Este proyecto, y el de piscicultura, le han abierto el espectro de oportunidades.
“Los chicos de otros colegios no experimentan como nosotros. No lloran si un cultivo les sale mal, por ejemplo. Yo agradezco esta oportunidad, sino creo que me tocaría trabajar en Gollo o Monge”.
Esto Fiorella no lo dice despectivamente, no como si fuera el fin del mundo, sino con pereza de saber que su futuro está condicionado por la situación económica.
“Don Guillermo nos ha enseñado mucho. Saber que podemos tener trabajo con la acuicultura. O en esto de los embutidos. Es como que un día nos dimos cuenta de que teníamos opciones”.
Negocio redondo
Antes de que don Guillermo llegara a esa institución, la dieta en el comedor se basaba en la carne y el pollo.
Ahora, los viernes se incorporó la trucha.
“Todo lo que se come en el comedor, se produce en la finca. Las carnes son nuestras. Y las servimos frescas. El pescado lo damos los viernes porque vienen menos estudiantes. Todos los días comen acá entre 500 y 800 alumnos. Por eso, cuando se trata de descamar, las cocineras no dan abasto. Pero usted no sabe las filas que se arman cuando anunciamos que en el almuerzo se come pescado”, contó Beita.
En los estanques, los estudiantes aprenden a pescar, también con don Guillermo sumergido hasta las rodillas.

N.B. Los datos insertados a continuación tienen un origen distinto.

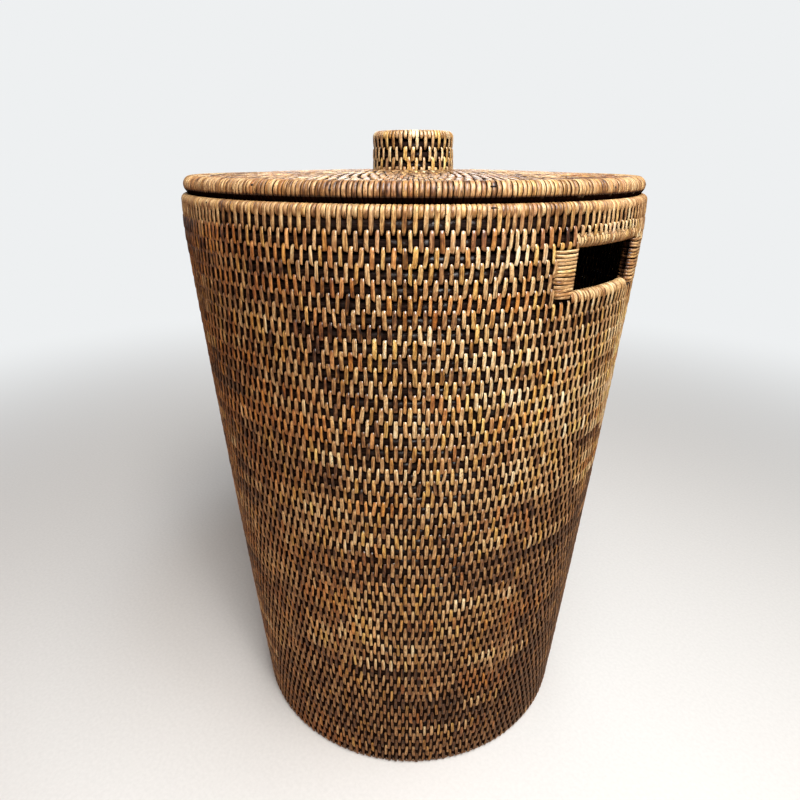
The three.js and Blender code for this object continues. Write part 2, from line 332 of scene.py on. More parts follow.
def run_tints(count, shift=0.0, contrast=1.0):
    """Tone, warmth and a seed for each of a row's stitches. contrast scales how far its runs differ."""
    tone = 0.56 + shift + rng.normal(0, 0.03) + 0.07 * drift(count, 9)
    warmth = 0.5 + 0.1 * drift(count, 11)
    at = rng.integers(0, 12)
    while at < count:
        run = rng.integers(4, 13)
        kind = rng.random()
        if kind < 0.2:
            tone[at:at + run] += rng.uniform(0.14, 0.34)
            warmth[at:at + run] -= rng.uniform(0.0, 0.12)
        elif kind < 0.34:
            tone[at:at + run] -= rng.uniform(0.14, 0.42)
        elif kind < 0.44:
            warmth[at:at + run] += rng.uniform(0.15, 0.35)
        elif kind < 0.54:
            warmth[at:at + run] -= rng.uniform(0.15, 0.35)
        at += run + rng.integers(0, 9)
    tone = tone.mean() + contrast * (tone - tone.mean())
    odd = rng.random(count)
    tone += rng.normal(0, 0.07, count) - 0.3 * (odd < 0.03)
    warmth += rng.normal(0, 0.11, count) + 0.35 * ((odd > 0.03) & (odd < 0.07))
    return with_seeds(tone, warmth)


def wrap_tints(count, level):
    """The same for wraps laid side by side, with a few darker runs."""
    tone = level + 0.045 * drift(count, 12) + rng.normal(0, 0.075, count)
    warmth = 0.44 + 0.1 * drift(count, 15) + rng.normal(0, 0.09, count)
    for start in rng.integers(0, count, max(1, count // 45)):
        tone[start:start + rng.integers(2, 5)] -= rng.uniform(0.05, 0.22)
    return with_seeds(tone, warmth)


def even_tints(count, level, spread=0.08):
    """Tone, warmth and a seed for strips that were picked to match."""
    tone, warmth = rng.normal(level, spread, count), rng.normal(0.5, 0.12, count)
    return with_seeds(tone, warmth)


def next_row(angles, target):
    """Angles halfway between the last row's, with two in one gap where the row gains a stitch."""
    gaps = np.diff(np.append(angles, angles[0] + TURN))
    extra = max(0, min(target - len(angles), len(angles)))
    doubled = np.zeros(len(angles), bool)
    doubled[np.argsort(gaps * rng.uniform(0.85, 1, len(gaps)))[len(gaps) - extra:]] = True
    single = angles[~doubled] + gaps[~doubled] / 2
    first = angles[doubled] + gaps[doubled] * 0.3
    second = angles[doubled] + gaps[doubled] * 0.7
    row = np.sort(np.concatenate([single, first, second]))
    for _ in range(2):
        after = np.append(row[1:], row[0] + TURN)
        before = np.insert(row[:-1], 0, row[-1] - TURN)
        row = row + 0.3 * ((after + before) / 2 - row)
    return row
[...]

Deben cumplir 40 horas para completar el taller. El colegio no puede impartir la carrera como un técnico medio. Entonces, si alguno de los participantes quiere continuar estudiando piscicultura deben asistir a la Universidad Técnica Nacional.
Efecto colateral
Además de enseñarle a los estudiantes sobre la pesca y los embutidos, el colegio permitió que mujeres de la zona pudieran ser parte de este proyecto.
Por medio del fondo CARSI-CRUSA el CTP incorporó a 50 señoras de la zona.
“Fue una experiencia hermosa. Participaron mujeres que estaban en situación vulnerable, y esto las estaba acercando al negocio del narcotráfico. Pero se pudo hacer un cambio. Al menos, ellas saben ahora que existen otras formas de hacer plata. Unas mucho menos peligrosas”.
De acuerdo con la directora, la población de la noche es de escasos recursos, “hay que darles alimento y transporte. Y cuando esas señoras se incorporaron a las capacitaciones de piscicultura fue muy lindo verlas entre semana. Aprendieron a cultivar”.
La finca la cuida Luis Aguilar, de 34 años. El peón del cole. Tiene 15 años de trabajar en la Zona Sur, y 7 de vivir ahí dentro, en la finca del coelgio, en una casa amarilla. Aguilar solo pudo sacar la primaria, y el inglés fue su gran tortura. Así que desde los 14 años, trabajó sacando sacos de coyol, que en aquel entonces costaba ¢350 la unidad.
Aguilar también se incorporó al proyecto de acuicultura.
“Ahora tengo un hijo de unos 4 años que se saca 85 en los exámenes de inglés. Las oportunidades cambian. Yo no puedo ni deletrear, pero sabe, amo lo que hago. A mí el agua me lo brinda todo”.